Co-sponsored by the Broward College Foundation and Phi Theta Kappa.

Tuesday, March 3, 2009

A Writing Conference that Most of Us Missed

This past week-end, there was a conference that sounded interesting at George Mason University. It was a fiction writing conference, but I was most interested in the panel on New Media and Publishing Creative Writing. Go here to see the schedule and presenters and what you missed.

I'm always tempted by these things, because I have family in the area, so I'd have a place to stay. But there's plane fare and the registration fee. And my major fear is that I'll go to all that effort and won't have learned anything new. Or maybe I'm just afraid that I'll feel lonely and out of place and have to really fight my impulse to flee the room--I've occasionally felt that way at academic conferences with a literary criticism focus.

It's interesting to be reading blogs and to find write-ups. Go here, here, or here to read complete reviews. Bernadette Geyer's post was the one that made me zip around to read as much as I could. She mentions "the idea of Twittering novels or poems. Forcing people to focus on a single line at a time. It reminds me of a video installation I saw at a Museum für Moderne Kunst in Frankfurt. The video artist, Bill Viola, had taken a home video of a child's birthday party and slowed it down so that each frame was held for a few seconds on a very large screen, with the audio equally slowed, and very loud. I loved that the technique highlighted and emphasized details that would normally be glossed over in "real time". Every millisecond was hyper-emphasized.Slow blogging, slow reading, slow food... there's a global movement afoot to slow things down. I appreciate that. Less is more. Focus on every ... single ... moment" (again, go here for the whole post).

Monday, March 2, 2009

Our 19th Century Evening

No, we weren't snowed in and we didn't lose power. But our Sunday evening felt very 19th century anyway.

My spouse got some new music and wanted to practice his violin. When he's practicing, I find it hard to concentrate on anything that takes much brain power, like reading or writing. So, I got started on a project that doesn't require too much brainpower.

We go to a creativity/spirituality retreat at Lutheridge each year (go here to read more at the Lutheridge website, and here to read more at my theology blog), and this year, we're trying something different with our closing labyrinth ceremony. On strips of cloth, people will write the names of people and events that have been important to them, and we'll braid the strips together. Eventually, we'll have a long braid, which we'll coil into a labyrinth shape.

Someone figured out that we need about 2500 feet of braid, and that we'd need to have some of the braid already created. So, those of us with cloth and time have been invited to braid in advance.

Last night, as my husband played his violin, I cut strips of cloth and braided them into ropes. At the end of the evening, I had about 24 feet. So, yes, we're wise to be working in advance.

It made me think of my younger years, in undergraduate school, where I thought that art should have function. So, I would quilt, because a quilt keeps us warm at night, but I wouldn't paint a canvas, because who needed art for the walls.

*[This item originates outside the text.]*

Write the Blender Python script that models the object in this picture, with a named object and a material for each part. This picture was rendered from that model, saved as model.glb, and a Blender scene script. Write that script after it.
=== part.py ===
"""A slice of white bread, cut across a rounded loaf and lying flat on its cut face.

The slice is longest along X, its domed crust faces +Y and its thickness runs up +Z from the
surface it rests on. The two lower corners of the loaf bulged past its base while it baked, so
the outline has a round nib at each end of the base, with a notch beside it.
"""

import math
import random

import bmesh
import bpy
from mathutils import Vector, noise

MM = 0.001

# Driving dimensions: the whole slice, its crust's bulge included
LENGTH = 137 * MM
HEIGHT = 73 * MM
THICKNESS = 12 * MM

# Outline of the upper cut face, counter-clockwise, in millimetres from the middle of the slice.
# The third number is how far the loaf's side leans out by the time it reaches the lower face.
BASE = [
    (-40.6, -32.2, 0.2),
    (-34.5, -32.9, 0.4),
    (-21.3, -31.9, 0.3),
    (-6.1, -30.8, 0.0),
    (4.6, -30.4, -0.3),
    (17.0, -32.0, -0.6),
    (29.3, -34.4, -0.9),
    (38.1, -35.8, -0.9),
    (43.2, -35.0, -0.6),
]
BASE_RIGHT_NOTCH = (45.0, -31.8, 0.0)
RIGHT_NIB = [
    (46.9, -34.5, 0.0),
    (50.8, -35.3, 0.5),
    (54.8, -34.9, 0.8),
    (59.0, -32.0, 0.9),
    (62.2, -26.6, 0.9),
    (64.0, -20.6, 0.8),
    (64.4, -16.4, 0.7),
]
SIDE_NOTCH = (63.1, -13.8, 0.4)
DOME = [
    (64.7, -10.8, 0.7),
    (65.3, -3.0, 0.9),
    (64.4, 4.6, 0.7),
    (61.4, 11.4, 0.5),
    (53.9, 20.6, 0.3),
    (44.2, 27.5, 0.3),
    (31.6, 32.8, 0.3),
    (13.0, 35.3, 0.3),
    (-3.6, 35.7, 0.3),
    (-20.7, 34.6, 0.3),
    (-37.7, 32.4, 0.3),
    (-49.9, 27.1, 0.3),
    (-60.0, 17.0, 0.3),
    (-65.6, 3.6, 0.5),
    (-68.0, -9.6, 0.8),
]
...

I've changed my thinking since then.

At one point, I'd have thought about braiding scraps into coils of rag rugs--how very practical. One of those many projects I never got around to doing. Last night's braiding didn't make me anxious to try it, either. It's a kind of annoying thing. All the strips get tangled, and my arms got sore from trying to keep strips from tangling.

Interestingly, my undergraduate aesthetics did allow for the practice of poetry. I saw poetry as a way to change the world (how very 19th century of me!), and therefore, a functional art form.

As I cut and braided, I thought about how few people create their own art anymore. We download our music, instead of creating it, and we watch television, instead of creating our own dramas on paper or film. We go out to dinner, instead of cooking, and we buy art for the walls, instead of painting a canvas ourselves.

My 19 year old self was wrong in her thinking about creative pursuits, as she was about so many subject areas. Even if we create displeasing art, there's value in doing it, especially in these days when so few people are in touch with their creative sides.